This week, The Past Present decided it was time to again investigate an historic location outside of the Sydney area. Australia is full of historic towns and even isolated places and buildings have their story to tell. Lithgow, which many Sydneysiders are familiar with, is one of these fascinating historic places, and looks at once similar and yet markedly different to the view captured in the postcard above.
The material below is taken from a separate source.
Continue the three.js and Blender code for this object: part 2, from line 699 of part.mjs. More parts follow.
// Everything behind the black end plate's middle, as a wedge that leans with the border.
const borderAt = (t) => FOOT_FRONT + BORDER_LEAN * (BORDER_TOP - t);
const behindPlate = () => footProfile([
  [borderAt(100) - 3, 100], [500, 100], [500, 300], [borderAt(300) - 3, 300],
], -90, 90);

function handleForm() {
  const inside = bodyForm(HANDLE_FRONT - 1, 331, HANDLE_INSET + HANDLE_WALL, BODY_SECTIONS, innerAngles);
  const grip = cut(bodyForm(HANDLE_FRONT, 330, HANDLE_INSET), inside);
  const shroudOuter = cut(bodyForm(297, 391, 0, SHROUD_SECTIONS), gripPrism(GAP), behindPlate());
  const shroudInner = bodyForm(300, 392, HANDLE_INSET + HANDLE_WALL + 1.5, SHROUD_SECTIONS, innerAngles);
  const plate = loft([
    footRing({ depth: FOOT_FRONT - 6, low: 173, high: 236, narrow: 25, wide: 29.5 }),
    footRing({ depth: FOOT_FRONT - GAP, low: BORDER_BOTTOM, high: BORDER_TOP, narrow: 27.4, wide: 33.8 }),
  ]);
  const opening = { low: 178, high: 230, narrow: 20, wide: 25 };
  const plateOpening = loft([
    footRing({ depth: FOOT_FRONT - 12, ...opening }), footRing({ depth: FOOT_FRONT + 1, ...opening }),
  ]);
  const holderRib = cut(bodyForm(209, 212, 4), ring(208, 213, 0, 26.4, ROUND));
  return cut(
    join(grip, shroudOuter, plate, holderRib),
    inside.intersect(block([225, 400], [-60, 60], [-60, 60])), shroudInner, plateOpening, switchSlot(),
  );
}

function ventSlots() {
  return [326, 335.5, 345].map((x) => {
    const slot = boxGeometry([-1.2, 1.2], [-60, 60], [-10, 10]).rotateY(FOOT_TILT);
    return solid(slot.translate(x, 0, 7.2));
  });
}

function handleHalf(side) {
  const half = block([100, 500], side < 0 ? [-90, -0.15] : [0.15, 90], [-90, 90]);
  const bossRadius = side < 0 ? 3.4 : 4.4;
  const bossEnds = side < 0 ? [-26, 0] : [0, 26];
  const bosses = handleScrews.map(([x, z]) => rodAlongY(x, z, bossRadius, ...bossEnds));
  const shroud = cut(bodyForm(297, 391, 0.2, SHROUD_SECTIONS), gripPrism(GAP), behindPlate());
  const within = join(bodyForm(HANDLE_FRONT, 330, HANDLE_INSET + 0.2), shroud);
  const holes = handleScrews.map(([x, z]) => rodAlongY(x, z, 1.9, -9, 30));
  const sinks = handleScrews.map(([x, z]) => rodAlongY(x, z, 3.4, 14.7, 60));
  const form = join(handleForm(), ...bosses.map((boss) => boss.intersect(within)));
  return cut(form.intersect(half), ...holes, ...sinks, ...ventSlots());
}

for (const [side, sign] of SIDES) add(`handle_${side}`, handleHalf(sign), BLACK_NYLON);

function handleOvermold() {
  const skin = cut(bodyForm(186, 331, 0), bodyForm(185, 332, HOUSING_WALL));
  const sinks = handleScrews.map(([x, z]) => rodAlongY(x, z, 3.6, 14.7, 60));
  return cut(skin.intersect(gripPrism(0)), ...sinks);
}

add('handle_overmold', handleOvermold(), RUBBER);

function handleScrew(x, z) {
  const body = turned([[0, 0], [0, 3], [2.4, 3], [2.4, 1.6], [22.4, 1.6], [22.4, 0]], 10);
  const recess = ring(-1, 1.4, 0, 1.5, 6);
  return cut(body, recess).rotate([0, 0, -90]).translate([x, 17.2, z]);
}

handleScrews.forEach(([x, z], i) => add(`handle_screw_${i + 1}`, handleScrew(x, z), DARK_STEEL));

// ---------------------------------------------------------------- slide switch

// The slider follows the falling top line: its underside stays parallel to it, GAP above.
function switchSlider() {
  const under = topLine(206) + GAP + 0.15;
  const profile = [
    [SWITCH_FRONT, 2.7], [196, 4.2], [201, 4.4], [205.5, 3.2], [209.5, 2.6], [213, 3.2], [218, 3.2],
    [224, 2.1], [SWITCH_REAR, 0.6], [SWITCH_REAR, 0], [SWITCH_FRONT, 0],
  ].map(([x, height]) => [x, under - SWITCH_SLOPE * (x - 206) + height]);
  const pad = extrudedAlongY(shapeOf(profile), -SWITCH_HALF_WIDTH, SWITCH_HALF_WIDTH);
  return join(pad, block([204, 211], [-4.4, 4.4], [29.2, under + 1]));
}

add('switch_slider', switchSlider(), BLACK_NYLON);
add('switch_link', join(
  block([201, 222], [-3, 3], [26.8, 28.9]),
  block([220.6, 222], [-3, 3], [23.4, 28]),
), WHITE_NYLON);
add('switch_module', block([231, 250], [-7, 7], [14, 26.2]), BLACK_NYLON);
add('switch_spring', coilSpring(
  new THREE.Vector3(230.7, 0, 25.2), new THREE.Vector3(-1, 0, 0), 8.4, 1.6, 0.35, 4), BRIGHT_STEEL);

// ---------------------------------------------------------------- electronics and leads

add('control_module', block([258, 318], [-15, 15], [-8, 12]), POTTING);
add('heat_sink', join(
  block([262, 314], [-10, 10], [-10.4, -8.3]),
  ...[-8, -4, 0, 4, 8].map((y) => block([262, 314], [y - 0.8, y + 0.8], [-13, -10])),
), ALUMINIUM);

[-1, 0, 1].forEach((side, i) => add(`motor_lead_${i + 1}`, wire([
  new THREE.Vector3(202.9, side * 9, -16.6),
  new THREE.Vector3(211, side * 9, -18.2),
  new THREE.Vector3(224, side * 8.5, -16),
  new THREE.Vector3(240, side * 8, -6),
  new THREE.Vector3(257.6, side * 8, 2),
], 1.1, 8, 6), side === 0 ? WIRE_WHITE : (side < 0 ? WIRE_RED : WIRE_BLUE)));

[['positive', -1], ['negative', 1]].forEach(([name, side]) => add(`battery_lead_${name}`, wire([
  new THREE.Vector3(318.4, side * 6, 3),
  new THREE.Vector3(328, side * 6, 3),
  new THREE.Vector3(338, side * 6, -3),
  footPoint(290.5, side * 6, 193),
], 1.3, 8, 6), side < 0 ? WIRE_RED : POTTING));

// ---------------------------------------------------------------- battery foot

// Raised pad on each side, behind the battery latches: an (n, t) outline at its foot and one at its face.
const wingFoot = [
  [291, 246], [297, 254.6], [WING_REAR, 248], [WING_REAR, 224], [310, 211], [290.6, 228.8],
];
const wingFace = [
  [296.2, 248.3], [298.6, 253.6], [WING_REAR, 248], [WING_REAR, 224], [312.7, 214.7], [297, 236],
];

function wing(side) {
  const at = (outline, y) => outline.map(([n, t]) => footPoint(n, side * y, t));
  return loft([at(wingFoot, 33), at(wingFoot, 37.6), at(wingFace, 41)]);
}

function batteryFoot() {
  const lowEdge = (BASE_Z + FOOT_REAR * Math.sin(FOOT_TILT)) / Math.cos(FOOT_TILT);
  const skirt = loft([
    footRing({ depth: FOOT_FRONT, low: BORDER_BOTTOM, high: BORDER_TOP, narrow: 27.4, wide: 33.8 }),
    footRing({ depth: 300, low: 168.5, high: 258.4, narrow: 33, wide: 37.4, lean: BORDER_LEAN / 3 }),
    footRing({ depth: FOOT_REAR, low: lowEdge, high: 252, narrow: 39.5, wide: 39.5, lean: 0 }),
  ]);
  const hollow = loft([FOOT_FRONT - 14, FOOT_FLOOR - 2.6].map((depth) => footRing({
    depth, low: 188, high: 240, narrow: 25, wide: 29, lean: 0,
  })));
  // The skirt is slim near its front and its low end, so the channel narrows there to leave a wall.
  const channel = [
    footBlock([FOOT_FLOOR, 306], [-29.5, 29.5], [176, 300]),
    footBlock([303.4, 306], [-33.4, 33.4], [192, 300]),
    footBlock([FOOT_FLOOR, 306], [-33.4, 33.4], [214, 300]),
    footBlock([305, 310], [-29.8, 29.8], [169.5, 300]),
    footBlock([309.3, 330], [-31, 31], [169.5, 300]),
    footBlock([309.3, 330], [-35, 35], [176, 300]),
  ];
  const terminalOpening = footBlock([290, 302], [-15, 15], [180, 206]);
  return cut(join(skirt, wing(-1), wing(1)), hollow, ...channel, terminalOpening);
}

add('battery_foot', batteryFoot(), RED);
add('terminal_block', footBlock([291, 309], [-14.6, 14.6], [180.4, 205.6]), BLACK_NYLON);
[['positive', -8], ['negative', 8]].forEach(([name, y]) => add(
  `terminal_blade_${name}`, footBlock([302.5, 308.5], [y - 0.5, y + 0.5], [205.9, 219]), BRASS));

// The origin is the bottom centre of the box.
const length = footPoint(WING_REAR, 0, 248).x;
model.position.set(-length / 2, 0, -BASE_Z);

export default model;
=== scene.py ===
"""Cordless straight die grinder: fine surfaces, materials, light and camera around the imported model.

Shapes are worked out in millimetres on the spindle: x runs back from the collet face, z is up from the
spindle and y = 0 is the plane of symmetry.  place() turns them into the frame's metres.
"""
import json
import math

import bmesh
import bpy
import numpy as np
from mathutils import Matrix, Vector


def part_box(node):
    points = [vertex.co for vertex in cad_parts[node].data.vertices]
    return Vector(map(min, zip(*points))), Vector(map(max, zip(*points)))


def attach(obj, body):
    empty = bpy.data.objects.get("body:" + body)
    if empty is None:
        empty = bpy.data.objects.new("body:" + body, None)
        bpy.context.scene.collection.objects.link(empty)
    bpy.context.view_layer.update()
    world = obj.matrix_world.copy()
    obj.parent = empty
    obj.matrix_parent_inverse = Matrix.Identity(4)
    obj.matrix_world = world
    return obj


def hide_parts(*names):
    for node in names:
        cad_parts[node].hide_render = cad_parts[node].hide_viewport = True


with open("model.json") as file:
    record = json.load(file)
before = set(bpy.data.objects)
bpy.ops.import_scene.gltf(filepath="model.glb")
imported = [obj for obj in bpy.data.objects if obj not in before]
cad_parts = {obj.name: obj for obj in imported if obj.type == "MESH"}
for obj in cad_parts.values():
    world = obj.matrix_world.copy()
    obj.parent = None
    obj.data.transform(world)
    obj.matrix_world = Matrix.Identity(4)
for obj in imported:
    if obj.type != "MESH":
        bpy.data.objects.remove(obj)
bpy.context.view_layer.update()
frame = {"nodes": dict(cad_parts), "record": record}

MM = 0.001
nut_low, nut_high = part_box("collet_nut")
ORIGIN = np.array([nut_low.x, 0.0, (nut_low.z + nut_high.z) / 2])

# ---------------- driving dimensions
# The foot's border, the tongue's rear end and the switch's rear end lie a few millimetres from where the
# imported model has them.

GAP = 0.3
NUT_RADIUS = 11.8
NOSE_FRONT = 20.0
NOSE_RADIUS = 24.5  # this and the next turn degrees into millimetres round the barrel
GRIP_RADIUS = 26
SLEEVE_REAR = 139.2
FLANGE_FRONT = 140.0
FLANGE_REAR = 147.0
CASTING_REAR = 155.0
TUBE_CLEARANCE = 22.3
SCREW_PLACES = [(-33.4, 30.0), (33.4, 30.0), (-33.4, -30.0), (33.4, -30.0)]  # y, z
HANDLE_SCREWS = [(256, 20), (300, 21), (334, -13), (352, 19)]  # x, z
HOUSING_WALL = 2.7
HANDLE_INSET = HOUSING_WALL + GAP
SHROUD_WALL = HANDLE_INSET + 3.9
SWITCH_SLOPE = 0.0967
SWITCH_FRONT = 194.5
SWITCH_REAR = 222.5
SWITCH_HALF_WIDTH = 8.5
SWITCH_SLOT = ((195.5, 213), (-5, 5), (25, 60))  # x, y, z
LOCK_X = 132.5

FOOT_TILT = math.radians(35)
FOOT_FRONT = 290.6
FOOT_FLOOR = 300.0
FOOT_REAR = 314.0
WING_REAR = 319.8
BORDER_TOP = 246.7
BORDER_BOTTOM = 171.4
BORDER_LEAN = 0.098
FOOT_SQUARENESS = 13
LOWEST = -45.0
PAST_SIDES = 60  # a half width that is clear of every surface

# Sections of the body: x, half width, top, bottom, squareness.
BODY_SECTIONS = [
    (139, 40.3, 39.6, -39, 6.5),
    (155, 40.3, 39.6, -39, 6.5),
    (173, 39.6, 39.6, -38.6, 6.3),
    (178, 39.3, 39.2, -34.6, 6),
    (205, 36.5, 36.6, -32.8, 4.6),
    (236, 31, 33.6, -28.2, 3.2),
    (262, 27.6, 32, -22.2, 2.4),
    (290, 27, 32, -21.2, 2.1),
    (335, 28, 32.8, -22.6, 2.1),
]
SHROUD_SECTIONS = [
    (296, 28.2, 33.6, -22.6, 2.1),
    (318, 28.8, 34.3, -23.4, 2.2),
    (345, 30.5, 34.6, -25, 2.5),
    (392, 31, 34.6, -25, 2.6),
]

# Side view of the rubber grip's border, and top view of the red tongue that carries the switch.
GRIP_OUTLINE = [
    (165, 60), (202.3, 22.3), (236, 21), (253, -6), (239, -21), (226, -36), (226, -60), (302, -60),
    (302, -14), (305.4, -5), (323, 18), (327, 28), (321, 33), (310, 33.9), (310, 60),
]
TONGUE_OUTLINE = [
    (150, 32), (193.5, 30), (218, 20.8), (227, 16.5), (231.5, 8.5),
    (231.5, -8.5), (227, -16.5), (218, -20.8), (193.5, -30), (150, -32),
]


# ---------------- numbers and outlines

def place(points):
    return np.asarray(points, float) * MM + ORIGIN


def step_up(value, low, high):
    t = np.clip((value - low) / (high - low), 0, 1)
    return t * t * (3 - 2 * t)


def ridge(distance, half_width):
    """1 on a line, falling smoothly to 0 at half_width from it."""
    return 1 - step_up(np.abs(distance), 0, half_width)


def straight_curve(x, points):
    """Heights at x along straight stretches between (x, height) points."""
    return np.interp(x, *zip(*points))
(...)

Lithgow, which is named in honour of Governor Brisbane’s private secretary, was named in 1827 by by Hamilton Hume, just three years after the first Europeans arrived and settled the valley. Yet settlement in the valley was slow, and by 1860 only four more settlers had arrived. In 1869 though, the Western Railway Line (using the famous Zig Zag Railway) was built to Lithgow and the area quickly grew. With a combination of coal fields and easy transport by rail, various industrial workings soon began to appear, and the already established woollen mills prospered. In 1875 a Blast Furnace was built and by 1900 steel, the first to be smelted in Australia, was being produced. A meat refrigeration plant was also established in 1875 and soon there were breweries, brickworks, copper smelters and even pipe and pottery workings established in the valley. In the early 1900s a small arms factory was also added to the vibrant working town.
Today, most of these industrial workings have long since closed, becoming historic sites rather than booming businesses. Yet the postcard above captures Lithgow in its industrial heyday, including the plumes of smoke from the smelting works which would once have been such a part of the skyline.